AI transformation is equal parts people and tech.
Many of the institutions participating in the roundtable are investing in internal training, certifications and apprenticeships to build AI literacy across teams. People at all levels must be comfortable that AI won’t break regulations or compromise compliance.
A trading firm executive highlighted another risk of falling behind on the AI transformation.
“The new generation of employees is AI-native—they expect these tools to be available in the workplace,” they said. “Organizations that fail to meet this expectation risk falling behind in attracting and retaining top talent.”
A subsequent AI wave might provide impactful value.
This year has been a learning curve for AI across our client organizations. While the first wave of AI brought some productivity gains at the individual and team levels—along with many promising pilot initiatives—it often fell short of delivering measurable impact. The second wave, focused on deep integration, holds the potential for more meaningful, long-term value.
This phase involves integrating AI with company-specific data, enterprise data platforms, and broader IT infrastructures.
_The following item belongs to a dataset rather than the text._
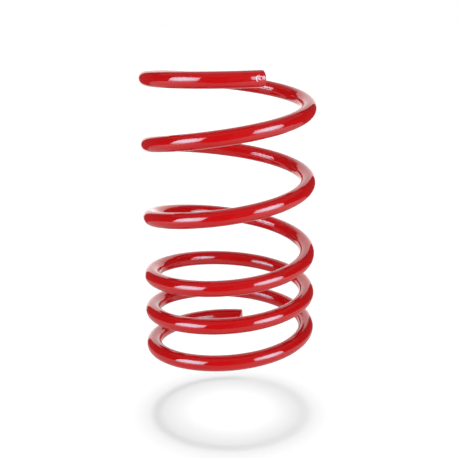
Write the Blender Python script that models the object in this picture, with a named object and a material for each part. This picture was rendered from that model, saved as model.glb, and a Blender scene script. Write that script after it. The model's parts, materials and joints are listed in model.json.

It is also about focus. Organizations must carefully select AI use cases that deliver meaningful value across the front, middle, and back office— prioritizing AI applications that can be measured and that offer the highest return and operational impact. This wave comes with its technological, security and organizational barriers to overcome. It may take us several years to become transformative.
The roundtable made one point very clear to me: Participating financial institutions are keeping their people at the heart of their AI journey. They’re investing in internal AI education and creating safe spaces for employees to explore and innovate. For them, it’s not about replacing people with AI, but about bringing together technology and talent to build faster, better, and more resilient systems.